Bereits Anfang 2020 könnte das Frühwarnsystem in Serie gehen. Ein Investor ist bereits gefunden, der Meyers Idee auf den Markt bzw. auf herzchirurgische Intensivstationen bringen will. Derzeit steht die Gründung seines Start-ups an.
BIH hat den Weg zum Markt geebnet
„Ohne die Unterstützung vom BIH hätte ich das nie geschafft“, betonte Meyer, der zunächst vom Clinician Scientist Programm und dann vom Digital Health Accelerator-Programm des Berliner Instituts für Gesundheitsforschung / Berlin Institute of Health (BIH) profitierte. „Das „Digital Health Accelerator“-Programm hat das Projekt aus dem rein wissenschaftlichen Kontext geholt und konkrete Wege zur Translation in die Klinik skizziert“, so Meyer.
Weil er gerne Arzt und Wissenschaftler bleiben möchte, ist er froh, dass das BIH einen Geschäftsführer für sein zukünftiges Start Up gefunden hat. Zudem erhielt er neben einer Anschubfinanzierung ein umfassendes Coaching und Mentoring. Beim ersten „BIH Digital Health Accelerator Demo Day“ vor einem Jahr konnte er dann einen Investor von seinem ersten Prototypen überzeugen. Ein besseres Aushängeschild für das beschleunigende Translationsprogramm kann es wohl nicht geben.
Netzwerk der Entrepreneure
Der BIH Digital Health Accelerator will Leute wie Meyer zu Entrepreneuren machen oder mit solchen zusammenbringen, damit aus pfiffigen Ideen Produkte mit Mehrwert werden. „Das Pilotprogramm Digital Health Accelerator des BIH konzentriert sich auf die Überführung von technologischen Konzepten in Prototypen, die einen echten Patientennutzen zeigen und ein interessantes Geschäftsmodell aufweisen“, erläuterte Klaus Nitschke, Leiter des BIH Digital Health Accelerator. „Dabei stehen wir laufend mit Ärzten, Patienten sowie Partnern aus Forschung und Wirtschaft im Austausch“. Ziel sei es, ein Netzwerk für Entrepreneure zu gründen weit über die Stadtgrenzen Berlins hinaus.

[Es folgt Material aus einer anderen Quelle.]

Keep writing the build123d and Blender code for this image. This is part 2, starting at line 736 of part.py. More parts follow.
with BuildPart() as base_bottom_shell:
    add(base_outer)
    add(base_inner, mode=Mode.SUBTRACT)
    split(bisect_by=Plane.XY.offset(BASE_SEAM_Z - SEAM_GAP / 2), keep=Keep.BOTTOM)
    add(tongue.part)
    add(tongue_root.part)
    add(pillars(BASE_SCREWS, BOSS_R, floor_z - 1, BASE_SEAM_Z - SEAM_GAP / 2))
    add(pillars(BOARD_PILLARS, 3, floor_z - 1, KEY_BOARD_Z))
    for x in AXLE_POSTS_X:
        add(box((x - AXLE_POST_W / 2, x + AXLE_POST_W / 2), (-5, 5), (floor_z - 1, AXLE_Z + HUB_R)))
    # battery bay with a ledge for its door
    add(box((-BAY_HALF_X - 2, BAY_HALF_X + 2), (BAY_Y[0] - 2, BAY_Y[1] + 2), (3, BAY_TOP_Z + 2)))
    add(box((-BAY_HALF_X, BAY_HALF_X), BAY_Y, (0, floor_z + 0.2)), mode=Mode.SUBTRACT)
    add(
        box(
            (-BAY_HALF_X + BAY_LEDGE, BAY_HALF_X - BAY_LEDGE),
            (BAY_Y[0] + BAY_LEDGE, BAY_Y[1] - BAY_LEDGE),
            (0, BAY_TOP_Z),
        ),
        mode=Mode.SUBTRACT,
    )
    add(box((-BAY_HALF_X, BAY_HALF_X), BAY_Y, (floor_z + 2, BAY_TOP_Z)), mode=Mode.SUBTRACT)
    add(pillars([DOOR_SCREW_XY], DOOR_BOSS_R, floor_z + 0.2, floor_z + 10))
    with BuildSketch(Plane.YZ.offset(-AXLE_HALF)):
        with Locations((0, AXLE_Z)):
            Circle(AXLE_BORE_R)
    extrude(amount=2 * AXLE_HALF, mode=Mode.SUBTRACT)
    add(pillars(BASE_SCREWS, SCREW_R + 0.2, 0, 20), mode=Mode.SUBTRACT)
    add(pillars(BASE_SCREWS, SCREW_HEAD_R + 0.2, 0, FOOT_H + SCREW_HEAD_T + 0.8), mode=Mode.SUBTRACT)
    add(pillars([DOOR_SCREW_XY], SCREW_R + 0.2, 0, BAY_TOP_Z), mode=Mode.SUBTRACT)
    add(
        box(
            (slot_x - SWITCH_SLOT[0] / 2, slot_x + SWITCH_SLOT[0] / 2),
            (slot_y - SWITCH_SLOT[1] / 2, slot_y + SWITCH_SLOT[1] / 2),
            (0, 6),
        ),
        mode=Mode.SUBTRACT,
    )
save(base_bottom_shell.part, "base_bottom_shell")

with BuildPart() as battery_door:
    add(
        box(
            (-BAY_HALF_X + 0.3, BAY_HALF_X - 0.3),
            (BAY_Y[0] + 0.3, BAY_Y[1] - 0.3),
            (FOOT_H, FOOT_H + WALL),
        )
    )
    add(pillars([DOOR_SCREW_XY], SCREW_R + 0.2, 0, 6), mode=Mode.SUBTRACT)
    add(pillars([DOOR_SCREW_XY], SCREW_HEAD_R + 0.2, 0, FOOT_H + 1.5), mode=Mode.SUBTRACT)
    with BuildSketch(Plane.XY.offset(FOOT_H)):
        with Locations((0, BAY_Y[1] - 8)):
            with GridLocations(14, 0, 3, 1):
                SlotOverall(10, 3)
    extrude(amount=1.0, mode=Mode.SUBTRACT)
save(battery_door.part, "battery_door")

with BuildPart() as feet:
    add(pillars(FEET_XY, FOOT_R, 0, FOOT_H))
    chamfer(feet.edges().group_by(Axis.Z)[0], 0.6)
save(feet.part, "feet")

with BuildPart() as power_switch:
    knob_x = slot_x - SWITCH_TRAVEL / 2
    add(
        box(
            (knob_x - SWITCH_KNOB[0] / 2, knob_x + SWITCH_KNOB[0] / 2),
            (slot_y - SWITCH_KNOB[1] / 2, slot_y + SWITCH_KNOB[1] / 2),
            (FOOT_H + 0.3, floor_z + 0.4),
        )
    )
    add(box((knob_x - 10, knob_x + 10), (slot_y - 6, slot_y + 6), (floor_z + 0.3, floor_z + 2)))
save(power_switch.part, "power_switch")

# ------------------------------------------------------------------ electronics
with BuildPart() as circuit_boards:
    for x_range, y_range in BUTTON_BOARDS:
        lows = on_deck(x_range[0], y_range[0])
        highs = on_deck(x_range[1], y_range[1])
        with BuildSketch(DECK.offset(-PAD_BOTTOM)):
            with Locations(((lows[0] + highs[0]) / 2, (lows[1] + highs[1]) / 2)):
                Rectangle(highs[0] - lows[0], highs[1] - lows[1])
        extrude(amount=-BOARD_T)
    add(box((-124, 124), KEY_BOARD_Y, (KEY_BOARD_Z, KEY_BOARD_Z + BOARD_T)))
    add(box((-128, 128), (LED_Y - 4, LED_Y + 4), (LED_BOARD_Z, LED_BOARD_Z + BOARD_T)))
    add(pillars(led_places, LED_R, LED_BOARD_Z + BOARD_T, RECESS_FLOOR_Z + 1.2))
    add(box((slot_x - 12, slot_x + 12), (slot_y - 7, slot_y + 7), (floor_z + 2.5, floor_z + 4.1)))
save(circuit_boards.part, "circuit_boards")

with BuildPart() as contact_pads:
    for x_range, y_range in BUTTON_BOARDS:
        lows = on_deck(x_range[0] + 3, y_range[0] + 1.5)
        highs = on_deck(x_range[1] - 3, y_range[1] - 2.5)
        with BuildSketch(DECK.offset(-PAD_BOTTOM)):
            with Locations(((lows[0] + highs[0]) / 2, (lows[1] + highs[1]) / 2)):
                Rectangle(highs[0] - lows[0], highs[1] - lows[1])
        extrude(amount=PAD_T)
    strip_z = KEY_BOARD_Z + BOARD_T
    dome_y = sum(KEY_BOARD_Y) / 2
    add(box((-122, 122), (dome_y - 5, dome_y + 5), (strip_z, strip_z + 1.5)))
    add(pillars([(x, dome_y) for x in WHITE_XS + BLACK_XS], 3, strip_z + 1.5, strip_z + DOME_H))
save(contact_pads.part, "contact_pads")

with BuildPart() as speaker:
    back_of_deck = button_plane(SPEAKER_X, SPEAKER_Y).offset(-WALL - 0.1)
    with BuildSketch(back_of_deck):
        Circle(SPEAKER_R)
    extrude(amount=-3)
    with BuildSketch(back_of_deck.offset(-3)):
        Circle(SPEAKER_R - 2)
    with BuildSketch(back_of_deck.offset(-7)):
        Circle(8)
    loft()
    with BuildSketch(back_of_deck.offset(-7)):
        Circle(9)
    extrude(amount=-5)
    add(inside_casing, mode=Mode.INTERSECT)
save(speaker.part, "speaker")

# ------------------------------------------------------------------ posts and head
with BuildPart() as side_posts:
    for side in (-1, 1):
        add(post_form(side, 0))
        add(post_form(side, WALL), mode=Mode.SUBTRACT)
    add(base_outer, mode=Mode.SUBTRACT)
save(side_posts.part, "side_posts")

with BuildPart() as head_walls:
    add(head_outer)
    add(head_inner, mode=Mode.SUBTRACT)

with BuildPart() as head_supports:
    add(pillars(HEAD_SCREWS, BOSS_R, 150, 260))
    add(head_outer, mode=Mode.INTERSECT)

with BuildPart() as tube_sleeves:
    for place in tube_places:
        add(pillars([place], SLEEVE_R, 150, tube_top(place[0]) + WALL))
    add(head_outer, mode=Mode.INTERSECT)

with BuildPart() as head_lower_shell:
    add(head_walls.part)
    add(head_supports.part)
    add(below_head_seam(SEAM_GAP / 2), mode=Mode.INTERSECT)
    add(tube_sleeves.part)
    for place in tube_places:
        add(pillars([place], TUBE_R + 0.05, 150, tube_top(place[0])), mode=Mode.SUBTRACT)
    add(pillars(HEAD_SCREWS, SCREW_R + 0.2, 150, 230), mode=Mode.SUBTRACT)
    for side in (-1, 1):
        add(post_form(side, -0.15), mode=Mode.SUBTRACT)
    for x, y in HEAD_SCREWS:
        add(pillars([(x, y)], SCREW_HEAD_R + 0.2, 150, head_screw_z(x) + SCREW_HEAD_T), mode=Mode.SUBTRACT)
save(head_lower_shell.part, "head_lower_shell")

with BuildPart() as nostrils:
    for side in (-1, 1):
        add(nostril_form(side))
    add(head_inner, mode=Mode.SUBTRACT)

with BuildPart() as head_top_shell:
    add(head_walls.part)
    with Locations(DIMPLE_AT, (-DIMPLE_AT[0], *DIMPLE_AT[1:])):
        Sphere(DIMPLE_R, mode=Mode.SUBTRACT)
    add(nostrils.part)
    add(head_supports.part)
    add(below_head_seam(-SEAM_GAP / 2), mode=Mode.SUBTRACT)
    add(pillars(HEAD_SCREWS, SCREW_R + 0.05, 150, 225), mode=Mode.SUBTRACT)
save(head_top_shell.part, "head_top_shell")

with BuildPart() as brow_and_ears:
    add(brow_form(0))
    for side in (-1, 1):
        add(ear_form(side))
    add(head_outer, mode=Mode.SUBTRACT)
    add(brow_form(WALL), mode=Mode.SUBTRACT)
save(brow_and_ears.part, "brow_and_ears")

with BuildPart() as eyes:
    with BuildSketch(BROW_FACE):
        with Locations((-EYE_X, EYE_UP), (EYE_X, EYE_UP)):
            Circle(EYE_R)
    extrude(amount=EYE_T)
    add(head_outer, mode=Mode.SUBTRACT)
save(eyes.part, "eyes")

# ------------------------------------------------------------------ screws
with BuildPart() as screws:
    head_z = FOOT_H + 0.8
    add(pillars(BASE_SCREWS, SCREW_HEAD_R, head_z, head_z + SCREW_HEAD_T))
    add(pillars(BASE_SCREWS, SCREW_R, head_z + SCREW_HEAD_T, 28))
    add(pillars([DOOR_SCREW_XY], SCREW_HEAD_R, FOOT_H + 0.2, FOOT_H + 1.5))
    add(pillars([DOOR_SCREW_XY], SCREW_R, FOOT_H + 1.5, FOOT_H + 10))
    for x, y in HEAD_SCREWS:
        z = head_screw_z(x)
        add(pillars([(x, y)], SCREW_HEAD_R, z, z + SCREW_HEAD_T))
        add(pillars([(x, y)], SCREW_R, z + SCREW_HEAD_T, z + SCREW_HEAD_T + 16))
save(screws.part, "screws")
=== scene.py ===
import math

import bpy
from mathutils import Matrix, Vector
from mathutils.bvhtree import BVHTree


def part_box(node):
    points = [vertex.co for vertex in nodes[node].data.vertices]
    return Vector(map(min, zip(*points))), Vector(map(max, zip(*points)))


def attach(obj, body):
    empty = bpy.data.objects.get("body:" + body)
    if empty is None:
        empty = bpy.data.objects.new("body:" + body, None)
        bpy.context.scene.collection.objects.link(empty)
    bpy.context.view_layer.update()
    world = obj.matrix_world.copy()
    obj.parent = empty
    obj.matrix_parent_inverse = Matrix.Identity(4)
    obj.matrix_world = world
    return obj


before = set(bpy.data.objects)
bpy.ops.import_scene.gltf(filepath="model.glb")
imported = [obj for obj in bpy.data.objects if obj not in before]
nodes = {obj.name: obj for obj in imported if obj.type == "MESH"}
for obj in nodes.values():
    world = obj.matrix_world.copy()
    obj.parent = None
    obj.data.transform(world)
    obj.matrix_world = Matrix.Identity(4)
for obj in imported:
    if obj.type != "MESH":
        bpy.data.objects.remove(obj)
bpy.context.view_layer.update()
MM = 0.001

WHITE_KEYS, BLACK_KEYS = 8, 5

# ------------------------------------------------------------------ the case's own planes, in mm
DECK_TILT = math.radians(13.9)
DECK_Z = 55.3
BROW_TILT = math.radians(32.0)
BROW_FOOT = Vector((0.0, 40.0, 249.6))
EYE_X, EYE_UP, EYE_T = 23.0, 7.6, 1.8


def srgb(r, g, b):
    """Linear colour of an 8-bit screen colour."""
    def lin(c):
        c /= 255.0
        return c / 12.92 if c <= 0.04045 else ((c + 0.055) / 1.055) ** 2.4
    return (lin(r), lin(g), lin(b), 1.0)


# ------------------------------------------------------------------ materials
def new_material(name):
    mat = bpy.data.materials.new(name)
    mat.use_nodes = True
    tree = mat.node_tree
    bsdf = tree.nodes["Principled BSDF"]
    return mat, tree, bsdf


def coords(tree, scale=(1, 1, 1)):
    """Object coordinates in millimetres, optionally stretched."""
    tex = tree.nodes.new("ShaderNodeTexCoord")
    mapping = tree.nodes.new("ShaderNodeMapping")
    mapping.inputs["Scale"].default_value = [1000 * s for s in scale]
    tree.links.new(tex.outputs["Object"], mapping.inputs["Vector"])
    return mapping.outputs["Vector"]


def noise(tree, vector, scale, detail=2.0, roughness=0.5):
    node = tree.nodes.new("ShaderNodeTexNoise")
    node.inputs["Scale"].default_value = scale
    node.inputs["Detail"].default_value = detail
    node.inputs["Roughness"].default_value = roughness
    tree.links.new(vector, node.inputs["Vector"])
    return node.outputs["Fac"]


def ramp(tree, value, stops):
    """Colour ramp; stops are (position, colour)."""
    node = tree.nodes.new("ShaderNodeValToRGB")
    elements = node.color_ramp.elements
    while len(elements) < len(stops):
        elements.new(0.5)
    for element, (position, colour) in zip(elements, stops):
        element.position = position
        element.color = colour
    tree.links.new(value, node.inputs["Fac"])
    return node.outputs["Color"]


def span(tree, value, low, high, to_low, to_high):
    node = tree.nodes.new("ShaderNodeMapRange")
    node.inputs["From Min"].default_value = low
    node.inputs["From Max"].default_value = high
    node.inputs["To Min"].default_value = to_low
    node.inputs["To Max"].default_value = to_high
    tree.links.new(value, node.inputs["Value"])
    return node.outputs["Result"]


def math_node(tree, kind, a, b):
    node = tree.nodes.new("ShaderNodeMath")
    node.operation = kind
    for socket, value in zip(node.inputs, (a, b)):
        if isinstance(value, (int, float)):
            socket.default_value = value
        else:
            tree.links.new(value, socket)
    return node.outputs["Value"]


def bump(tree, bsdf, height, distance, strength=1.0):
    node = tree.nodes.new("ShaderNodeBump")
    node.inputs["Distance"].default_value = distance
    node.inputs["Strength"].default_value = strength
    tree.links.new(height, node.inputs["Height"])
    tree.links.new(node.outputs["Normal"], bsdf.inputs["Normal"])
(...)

Am Dienstag ging das Programm in eine weitere Runde. Sechs Teams von jungen Forschern und Medizinern präsentierten beim zweiten „BIH Digital Health Accelerator Demo Day“ ihre digitalen Innovationen für die Medizin der Zukunft. Die Hoffnung ist groß, dass Investoren anbeißen und die vorgestellten Prototypen zur Marktreife bringen. Oder anders ausgedrückt: dass alles so gut läuft wie bei Alexander Meyer.